▶ Collected material:
▽

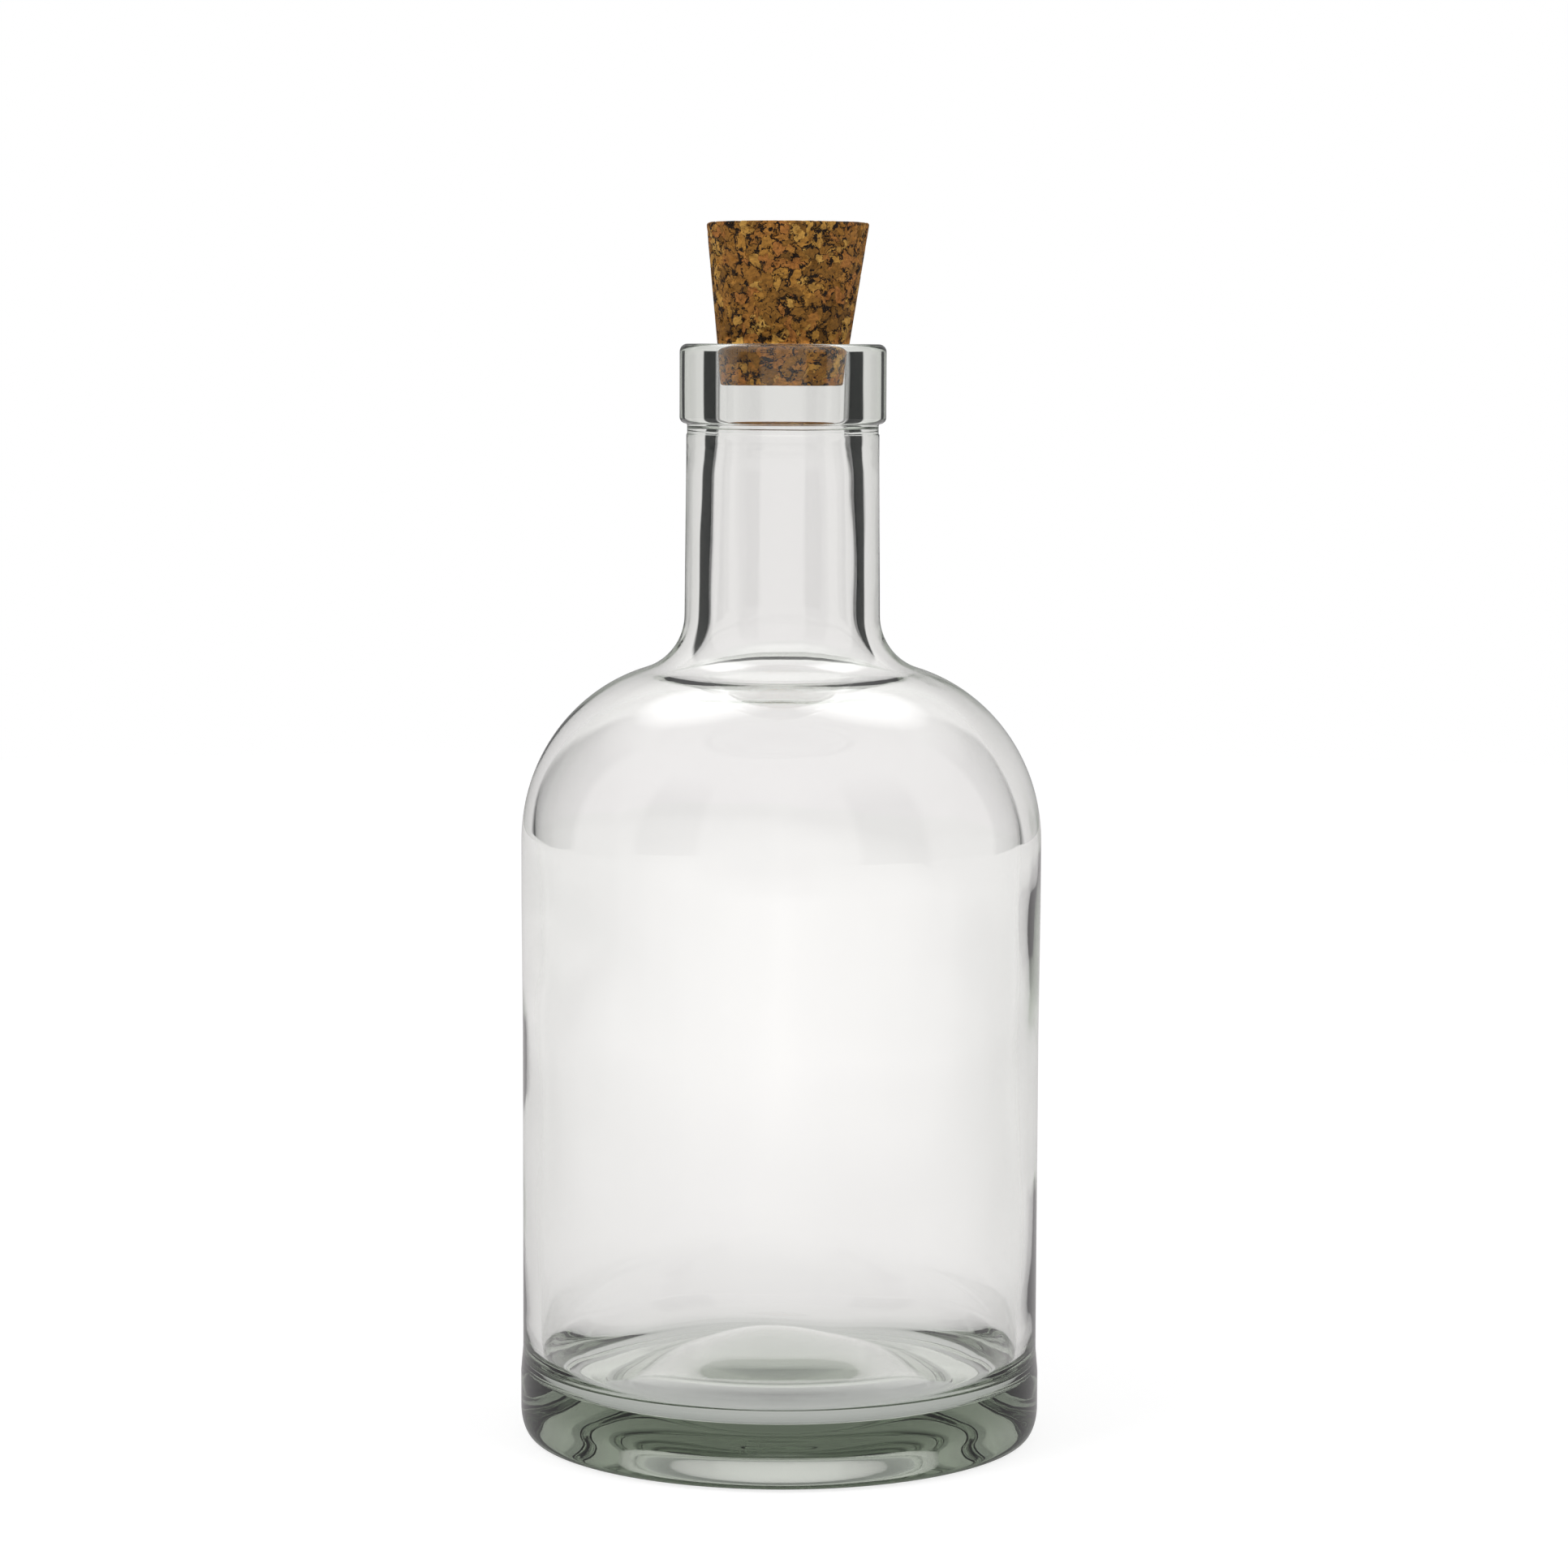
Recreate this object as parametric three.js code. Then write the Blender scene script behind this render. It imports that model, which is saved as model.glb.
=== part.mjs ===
// Corked glass bottle with a cylindrical body, a domed shoulder, a straight neck and a band finish.
// Millimetres, +Z up. The origin is the middle of the ring that the bottle stands on.
import * as THREE from 'three';

// Body, from the surface it stands on
const bodyRadius = 37.15; // widest, at the band round the heel
const heelReach = 1.7; // how far the heel's curve runs inward
const heelRise = 4.0; // and how far it runs up
const heelBandTop = 9.0;
const heelBlend = 3.5;
const panelRecess = 0.3; // the label panel lies this much inside the heel band
const shoulderSpring = 85.4; // height at which the shoulder starts to close in
const shoulderBandHeight = 9.0;
const shoulderBandRecess = 0.15;
const shoulderBlend = 18.4;

// Shoulder and neck
const shoulderReach = 24.3;
const shoulderRise = 25.5;
const neckFillet = 8.0;
const neckFootRadius = 13.85;
const neckTopRadius = 13.65;
const neckLength = 25.6; // from the end of the fillet to the parting line under the finish
const partingStep = 0.12;

// Band finish
const collarHeight = 1.4; // plain ring between the parting line and the band
const bandProud = 0.95; // how far the band stands out from the neck
const bandHeight = 11.2;
const bandFootRound = 0.9;
const rimRound = 1.1;
const lipRound = 0.8;

// Inside
const wall = 2.5;
const shoulderWall = 2.9;
const neckWall = 3.5;
const boreRadius = 9.55;
const boreLength = 12.6;
const boreFlare = 4.5; // length over which the bore opens into the neck

// Base
const bearingWidth = 4.9; // flat ring that the bottle stands on
const bearingRound = 1.5;
const pushUp = 8.5;
const baseThickness = 5.9; // glass over the top of the push-up
const floorRing = 8.0; // height of the lowest ring of the inside
const floorCorner = 5.5;

// Tapered cork, pressed into the mouth and cut a little askew
const corkClearance = 0.3;
const corkTaper = 0.123; // gain in radius for each millimetre of length
const corkGrip = 17.0; // length that stands out of the mouth
const corkReach = 5.8; // length inside the mouth
const corkEdge = 0.35;
const corkSkew = 0.0345;

const segments = 64;

// Points of an elliptical arc about (r, z), from one angle to another in degrees.
function arc(r, z, radiusR, radiusZ, from, to, steps) {
  const [start, end] = [from, to].map(THREE.MathUtils.degToRad);
  return new THREE.EllipseCurve(r, z, radiusR, radiusZ, start, end, end < start).getPoints(steps);
}

// Shoulder that closes in on an ellipse, then turns up into the neck with a tangent fillet.
function shoulderAndFillet(bodyR, reach, rise, neckR, fillet) {
  const centreR = bodyR - reach;
  const at = (t) => new THREE.Vector2(centreR + reach * Math.cos(t), shoulderSpring + rise * Math.sin(t));
  const normal = (t) => new THREE.Vector2(Math.cos(t) / reach, Math.sin(t) / rise).normalize();
  let [low, high] = [0, Math.PI / 2];
  for (let i = 0; i < 50; i++) {
    const t = (low + high) / 2;
    if (at(t).x + fillet * normal(t).x > neckR + fillet) low = t;
    else high = t;
  }
  const outward = normal(low);
  const centre = at(low).addScaledVector(outward, fillet);
  const turn = THREE.MathUtils.radToDeg(outward.angle());
  return [
    ...arc(centreR, shoulderSpring, reach, rise, 0, THREE.MathUtils.radToDeg(low), 10),
    ...arc(centre.x, centre.y, fillet, fillet, turn + 180, 180, 5).slice(1),
  ];
}

// Dome from the axis out to a small tangent round of the given radius and centre.
function domeAndRound(crown, roundR, roundZ, round, steps) {
  const drop = roundZ - crown;
  const radius = (roundR ** 2 + drop ** 2 - round ** 2) / (2 * (round - drop));
  const slope = THREE.MathUtils.radToDeg(Math.asin(roundR / (radius + round)));
  const dome = arc(0, crown - radius, radius, radius, 90, 90 - slope, steps);
  dome[0].x = 0;
  return { dome, slope };
}

// Outside of the glass, from the top of the push-up out over the heel and up to the rim
const footOuter = bodyRadius - heelReach;
const footInner = footOuter - bearingWidth;
const panelRadius = bodyRadius - panelRecess;
const shoulderRadius = bodyRadius - shoulderBandRecess;
const shoulderBandFoot = shoulderSpring - shoulderBandHeight;
const under = domeAndRound(pushUp, footInner, bearingRound, bearingRound, 4);
const outerShoulder = shoulderAndFillet(shoulderRadius, shoulderReach, shoulderRise, neckFootRadius, neckFillet);
const neckFoot = outerShoulder.at(-1).y;
const parting = neckFoot + neckLength;
const bandFoot = parting + collarHeight;
const bandRadius = neckTopRadius + bandProud;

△

▶ Given request: The lines from the top of the data above down to the line containing "import * as THREE from 'three';" are to be copied exactly; no other line should appear.

▶ Result:
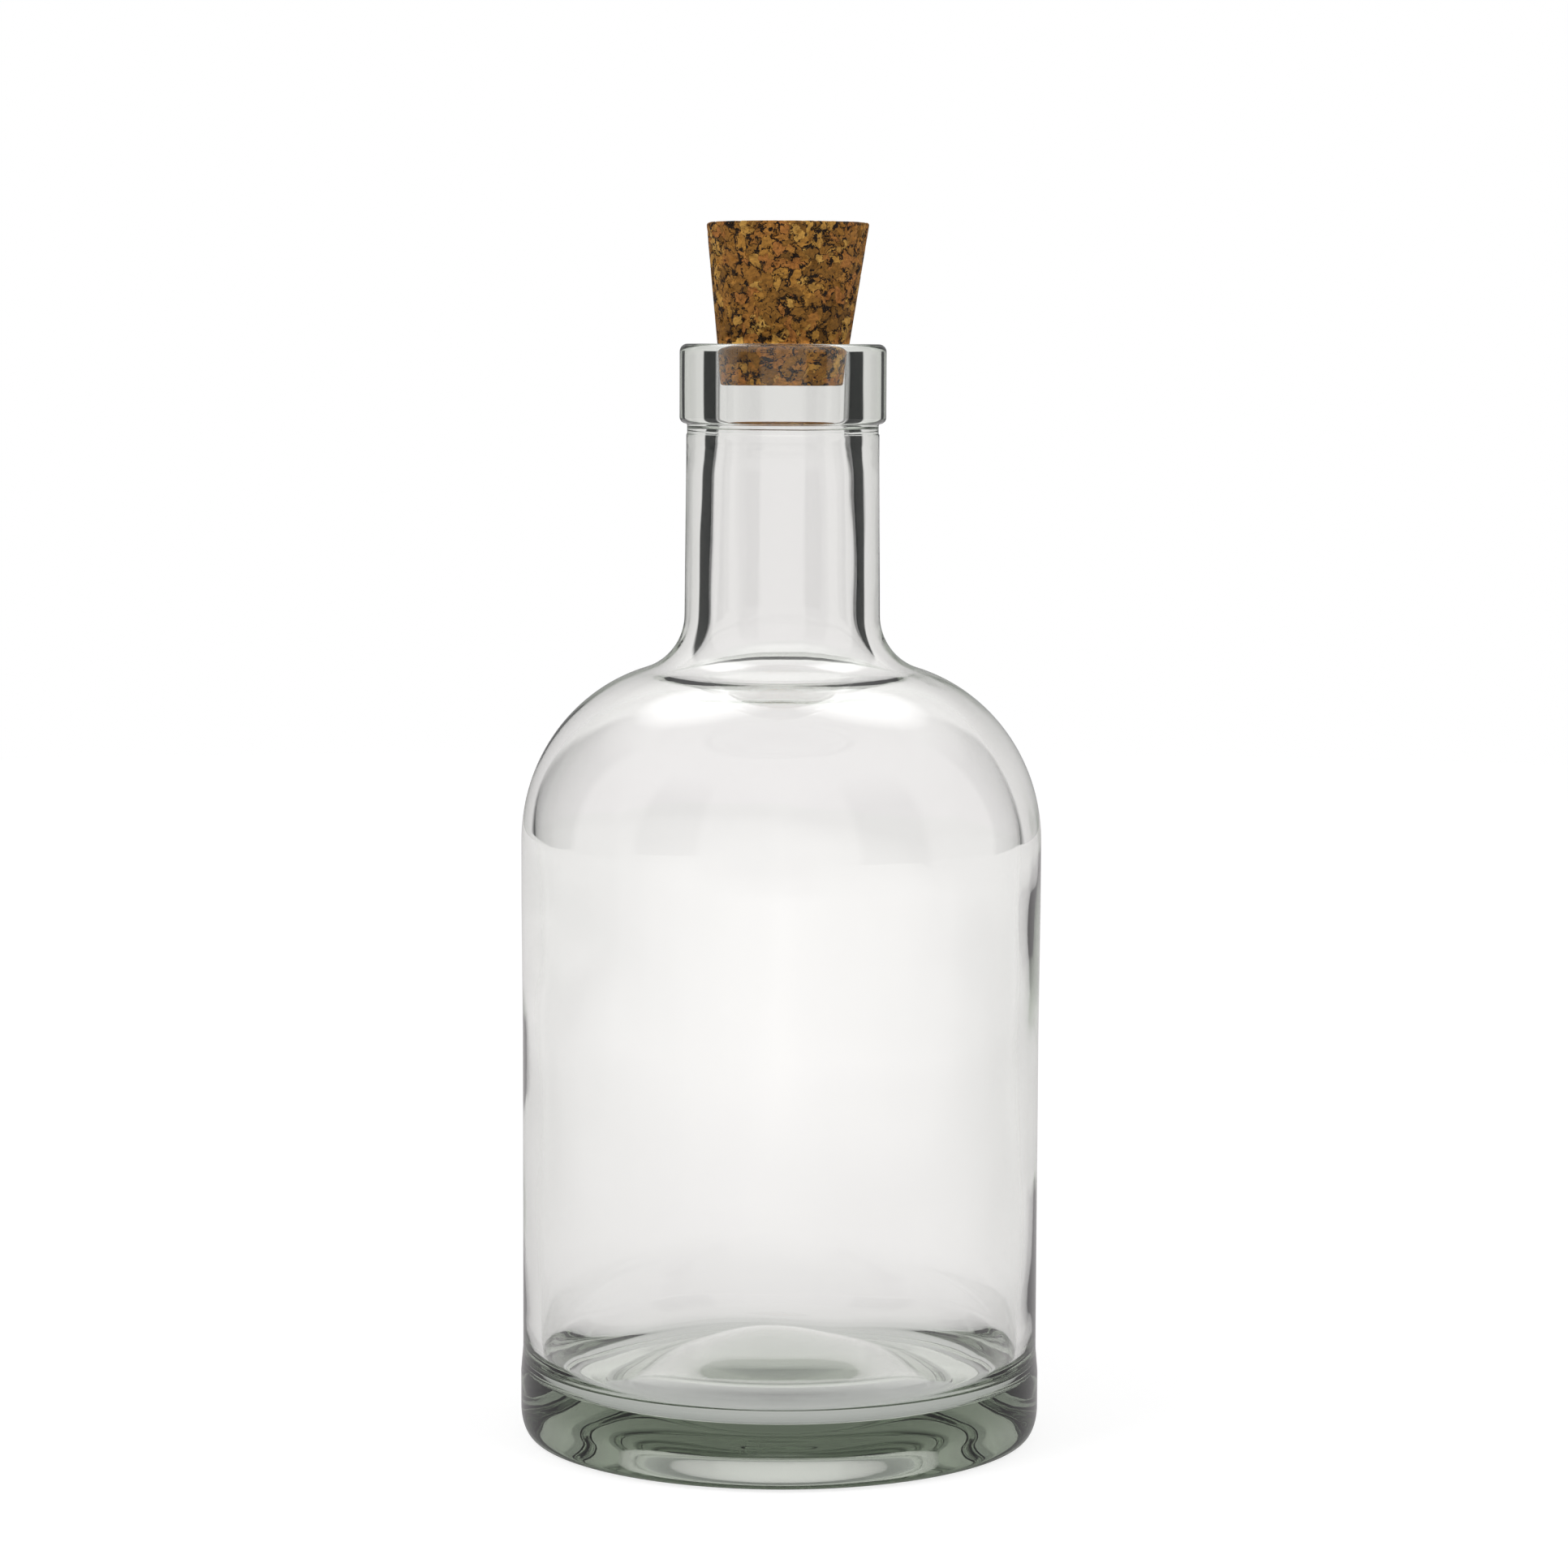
Recreate this object as parametric three.js code. Then write the Blender scene script behind this render. It imports that model, which is saved as model.glb.
=== part.mjs ===
// Corked glass bottle with a cylindrical body, a domed shoulder, a straight neck and a band finish.
// Millimetres, +Z up. The origin is the middle of the ring that the bottle stands on.
import * as THREE from 'three';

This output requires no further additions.